**EXERCISE**: From the first line of the data below, repeat each line exactly until you reach the line with "vinyl.thickness, vinyl.offset = 0.12 * MM, 1"; include that line too.

**DATA IN THIS EXERCISE**:
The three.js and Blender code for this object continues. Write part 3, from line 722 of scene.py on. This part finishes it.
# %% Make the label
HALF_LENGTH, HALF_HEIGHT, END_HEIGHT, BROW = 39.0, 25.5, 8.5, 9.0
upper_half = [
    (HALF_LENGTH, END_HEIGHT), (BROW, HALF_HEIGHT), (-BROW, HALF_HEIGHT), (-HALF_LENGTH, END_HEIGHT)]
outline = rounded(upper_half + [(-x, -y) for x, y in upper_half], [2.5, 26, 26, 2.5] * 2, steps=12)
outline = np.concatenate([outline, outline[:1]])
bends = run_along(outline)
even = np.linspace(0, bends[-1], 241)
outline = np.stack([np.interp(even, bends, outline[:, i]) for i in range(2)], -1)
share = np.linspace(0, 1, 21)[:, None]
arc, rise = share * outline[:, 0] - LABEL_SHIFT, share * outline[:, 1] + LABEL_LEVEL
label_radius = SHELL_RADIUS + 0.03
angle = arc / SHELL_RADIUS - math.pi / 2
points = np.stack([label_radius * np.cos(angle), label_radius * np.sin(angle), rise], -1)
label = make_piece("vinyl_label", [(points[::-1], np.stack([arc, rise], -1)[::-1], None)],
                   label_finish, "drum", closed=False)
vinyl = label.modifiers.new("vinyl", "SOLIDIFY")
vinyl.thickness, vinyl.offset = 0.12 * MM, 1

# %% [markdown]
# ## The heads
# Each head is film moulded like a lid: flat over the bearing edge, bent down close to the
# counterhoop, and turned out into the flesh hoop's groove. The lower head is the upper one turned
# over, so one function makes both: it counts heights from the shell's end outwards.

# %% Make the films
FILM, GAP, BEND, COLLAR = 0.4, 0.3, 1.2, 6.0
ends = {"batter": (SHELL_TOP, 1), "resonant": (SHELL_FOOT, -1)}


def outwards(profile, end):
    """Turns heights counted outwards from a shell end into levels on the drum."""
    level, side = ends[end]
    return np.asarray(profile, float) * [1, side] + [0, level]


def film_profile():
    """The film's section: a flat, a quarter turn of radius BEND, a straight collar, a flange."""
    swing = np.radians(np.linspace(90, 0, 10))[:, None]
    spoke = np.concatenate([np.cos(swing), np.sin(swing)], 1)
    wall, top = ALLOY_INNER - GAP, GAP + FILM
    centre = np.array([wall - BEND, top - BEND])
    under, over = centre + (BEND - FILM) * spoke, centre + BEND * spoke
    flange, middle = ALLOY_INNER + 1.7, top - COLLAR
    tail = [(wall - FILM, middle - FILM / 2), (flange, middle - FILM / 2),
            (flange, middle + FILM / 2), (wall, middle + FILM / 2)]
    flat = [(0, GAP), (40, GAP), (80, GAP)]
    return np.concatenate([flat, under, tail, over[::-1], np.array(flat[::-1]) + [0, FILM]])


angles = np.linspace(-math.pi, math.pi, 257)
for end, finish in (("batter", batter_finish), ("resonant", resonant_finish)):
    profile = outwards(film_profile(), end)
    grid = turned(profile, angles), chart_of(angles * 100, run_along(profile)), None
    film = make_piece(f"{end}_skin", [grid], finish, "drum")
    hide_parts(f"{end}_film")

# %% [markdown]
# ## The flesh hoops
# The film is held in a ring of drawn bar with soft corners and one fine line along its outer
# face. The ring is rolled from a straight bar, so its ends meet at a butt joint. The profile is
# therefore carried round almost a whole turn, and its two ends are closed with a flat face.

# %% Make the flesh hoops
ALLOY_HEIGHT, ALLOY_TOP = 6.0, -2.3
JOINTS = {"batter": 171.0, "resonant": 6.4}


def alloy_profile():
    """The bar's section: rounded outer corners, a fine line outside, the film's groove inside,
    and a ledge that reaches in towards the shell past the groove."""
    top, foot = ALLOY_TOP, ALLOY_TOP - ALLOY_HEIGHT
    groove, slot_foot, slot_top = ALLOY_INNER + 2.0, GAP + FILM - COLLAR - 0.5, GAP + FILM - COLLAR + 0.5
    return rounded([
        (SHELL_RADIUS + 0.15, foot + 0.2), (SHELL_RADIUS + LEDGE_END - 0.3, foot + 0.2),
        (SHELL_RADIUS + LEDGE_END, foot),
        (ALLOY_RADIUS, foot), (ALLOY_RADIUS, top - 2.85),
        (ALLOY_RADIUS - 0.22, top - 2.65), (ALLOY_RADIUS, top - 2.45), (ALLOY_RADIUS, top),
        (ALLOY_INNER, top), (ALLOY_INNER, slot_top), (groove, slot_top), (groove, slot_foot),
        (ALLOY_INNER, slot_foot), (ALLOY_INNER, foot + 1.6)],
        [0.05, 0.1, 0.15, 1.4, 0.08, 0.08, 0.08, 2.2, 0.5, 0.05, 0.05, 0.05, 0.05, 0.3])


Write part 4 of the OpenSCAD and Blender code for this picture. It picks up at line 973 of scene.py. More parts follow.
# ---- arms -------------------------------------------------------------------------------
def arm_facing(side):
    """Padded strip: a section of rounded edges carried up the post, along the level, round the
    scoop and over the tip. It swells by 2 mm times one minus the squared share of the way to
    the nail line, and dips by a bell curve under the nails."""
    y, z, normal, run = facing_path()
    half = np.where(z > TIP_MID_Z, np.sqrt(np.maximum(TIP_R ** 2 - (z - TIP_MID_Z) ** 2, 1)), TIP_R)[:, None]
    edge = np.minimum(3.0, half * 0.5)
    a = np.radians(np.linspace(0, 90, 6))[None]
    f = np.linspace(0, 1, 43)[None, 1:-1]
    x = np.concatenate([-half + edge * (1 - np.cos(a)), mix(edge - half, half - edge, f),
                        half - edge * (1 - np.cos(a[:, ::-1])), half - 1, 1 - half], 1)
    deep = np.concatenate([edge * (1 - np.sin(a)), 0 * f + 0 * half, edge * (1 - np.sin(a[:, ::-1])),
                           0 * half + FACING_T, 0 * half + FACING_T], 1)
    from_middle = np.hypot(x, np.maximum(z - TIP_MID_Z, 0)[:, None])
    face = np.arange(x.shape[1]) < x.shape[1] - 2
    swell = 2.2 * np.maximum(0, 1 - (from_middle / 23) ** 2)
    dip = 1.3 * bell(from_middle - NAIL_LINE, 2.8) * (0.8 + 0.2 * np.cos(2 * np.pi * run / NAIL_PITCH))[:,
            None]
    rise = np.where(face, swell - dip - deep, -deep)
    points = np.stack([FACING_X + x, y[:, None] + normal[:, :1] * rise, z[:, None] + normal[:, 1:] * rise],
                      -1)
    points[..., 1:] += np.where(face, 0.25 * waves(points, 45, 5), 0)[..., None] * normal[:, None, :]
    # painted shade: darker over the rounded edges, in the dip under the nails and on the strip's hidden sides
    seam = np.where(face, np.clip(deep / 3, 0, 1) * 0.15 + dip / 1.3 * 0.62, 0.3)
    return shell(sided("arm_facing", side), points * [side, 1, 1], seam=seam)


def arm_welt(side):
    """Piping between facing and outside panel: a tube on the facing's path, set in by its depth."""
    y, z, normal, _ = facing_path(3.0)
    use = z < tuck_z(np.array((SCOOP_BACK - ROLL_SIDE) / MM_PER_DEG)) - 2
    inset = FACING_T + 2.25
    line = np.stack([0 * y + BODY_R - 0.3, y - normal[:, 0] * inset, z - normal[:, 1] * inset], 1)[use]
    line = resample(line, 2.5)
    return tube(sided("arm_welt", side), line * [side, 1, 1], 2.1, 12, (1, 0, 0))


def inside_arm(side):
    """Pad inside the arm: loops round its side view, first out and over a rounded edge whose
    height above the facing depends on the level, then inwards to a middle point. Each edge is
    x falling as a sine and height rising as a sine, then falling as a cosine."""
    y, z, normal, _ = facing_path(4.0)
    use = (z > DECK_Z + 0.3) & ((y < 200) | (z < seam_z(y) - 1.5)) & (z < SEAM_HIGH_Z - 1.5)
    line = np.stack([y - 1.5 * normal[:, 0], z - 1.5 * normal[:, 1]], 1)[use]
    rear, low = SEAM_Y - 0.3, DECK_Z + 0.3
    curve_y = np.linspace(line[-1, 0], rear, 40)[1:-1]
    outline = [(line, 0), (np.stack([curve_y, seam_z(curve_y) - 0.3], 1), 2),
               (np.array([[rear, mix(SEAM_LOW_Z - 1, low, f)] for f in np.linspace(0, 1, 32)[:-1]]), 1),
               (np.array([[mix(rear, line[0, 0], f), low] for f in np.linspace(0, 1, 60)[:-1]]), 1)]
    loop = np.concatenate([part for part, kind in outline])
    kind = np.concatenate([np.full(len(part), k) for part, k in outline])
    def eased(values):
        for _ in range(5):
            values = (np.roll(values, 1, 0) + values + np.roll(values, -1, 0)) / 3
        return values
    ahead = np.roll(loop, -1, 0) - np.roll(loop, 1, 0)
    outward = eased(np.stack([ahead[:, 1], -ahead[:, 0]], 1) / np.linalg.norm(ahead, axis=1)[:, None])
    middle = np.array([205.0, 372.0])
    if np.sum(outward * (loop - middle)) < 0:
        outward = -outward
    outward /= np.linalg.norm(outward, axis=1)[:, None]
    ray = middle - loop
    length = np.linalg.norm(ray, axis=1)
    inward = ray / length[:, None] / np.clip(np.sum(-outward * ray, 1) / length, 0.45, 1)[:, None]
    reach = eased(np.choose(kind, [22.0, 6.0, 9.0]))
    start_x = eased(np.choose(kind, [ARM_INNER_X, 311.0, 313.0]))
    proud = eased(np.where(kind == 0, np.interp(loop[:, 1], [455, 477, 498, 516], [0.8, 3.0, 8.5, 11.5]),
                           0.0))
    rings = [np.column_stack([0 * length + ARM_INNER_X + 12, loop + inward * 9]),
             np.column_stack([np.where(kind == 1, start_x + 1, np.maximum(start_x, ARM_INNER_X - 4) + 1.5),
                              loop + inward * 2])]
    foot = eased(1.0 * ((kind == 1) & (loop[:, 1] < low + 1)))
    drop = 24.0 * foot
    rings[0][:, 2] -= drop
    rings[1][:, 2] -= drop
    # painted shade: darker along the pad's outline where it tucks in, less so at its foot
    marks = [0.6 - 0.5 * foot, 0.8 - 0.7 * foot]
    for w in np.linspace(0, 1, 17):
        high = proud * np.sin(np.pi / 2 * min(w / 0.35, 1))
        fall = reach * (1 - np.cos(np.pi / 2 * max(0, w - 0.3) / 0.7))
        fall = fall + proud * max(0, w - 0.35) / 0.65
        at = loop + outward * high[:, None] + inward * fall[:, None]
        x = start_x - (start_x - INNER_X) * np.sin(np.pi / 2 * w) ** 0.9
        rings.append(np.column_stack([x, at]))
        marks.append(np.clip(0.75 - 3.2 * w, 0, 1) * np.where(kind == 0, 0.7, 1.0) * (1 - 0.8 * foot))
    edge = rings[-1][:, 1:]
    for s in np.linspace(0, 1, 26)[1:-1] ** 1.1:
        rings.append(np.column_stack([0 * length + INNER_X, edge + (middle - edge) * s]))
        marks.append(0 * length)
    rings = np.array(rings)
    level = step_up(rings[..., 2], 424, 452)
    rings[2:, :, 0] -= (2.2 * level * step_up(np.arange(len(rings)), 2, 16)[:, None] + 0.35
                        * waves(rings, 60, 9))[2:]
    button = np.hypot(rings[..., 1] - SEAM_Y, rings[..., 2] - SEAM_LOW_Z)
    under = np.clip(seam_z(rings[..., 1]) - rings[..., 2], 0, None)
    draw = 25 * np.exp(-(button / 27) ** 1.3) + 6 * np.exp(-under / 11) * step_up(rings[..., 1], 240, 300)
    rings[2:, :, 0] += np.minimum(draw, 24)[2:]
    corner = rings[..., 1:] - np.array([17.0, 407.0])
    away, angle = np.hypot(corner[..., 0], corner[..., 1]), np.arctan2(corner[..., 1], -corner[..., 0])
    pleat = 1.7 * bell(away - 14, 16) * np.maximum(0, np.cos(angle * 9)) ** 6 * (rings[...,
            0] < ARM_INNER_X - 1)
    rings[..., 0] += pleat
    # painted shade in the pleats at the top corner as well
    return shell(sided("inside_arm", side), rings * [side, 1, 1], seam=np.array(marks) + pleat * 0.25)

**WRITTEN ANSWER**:
The three.js and Blender code for this object continues. Write part 3, from line 722 of scene.py on. This part finishes it.
# %% Make the label
HALF_LENGTH, HALF_HEIGHT, END_HEIGHT, BROW = 39.0, 25.5, 8.5, 9.0
upper_half = [
    (HALF_LENGTH, END_HEIGHT), (BROW, HALF_HEIGHT), (-BROW, HALF_HEIGHT), (-HALF_LENGTH, END_HEIGHT)]
outline = rounded(upper_half + [(-x, -y) for x, y in upper_half], [2.5, 26, 26, 2.5] * 2, steps=12)
outline = np.concatenate([outline, outline[:1]])
bends = run_along(outline)
even = np.linspace(0, bends[-1], 241)
outline = np.stack([np.interp(even, bends, outline[:, i]) for i in range(2)], -1)
share = np.linspace(0, 1, 21)[:, None]
arc, rise = share * outline[:, 0] - LABEL_SHIFT, share * outline[:, 1] + LABEL_LEVEL
label_radius = SHELL_RADIUS + 0.03
angle = arc / SHELL_RADIUS - math.pi / 2
points = np.stack([label_radius * np.cos(angle), label_radius * np.sin(angle), rise], -1)
label = make_piece("vinyl_label", [(points[::-1], np.stack([arc, rise], -1)[::-1], None)],
                   label_finish, "drum", closed=False)
vinyl = label.modifiers.new("vinyl", "SOLIDIFY")
vinyl.thickness, vinyl.offset = 0.12 * MM, 1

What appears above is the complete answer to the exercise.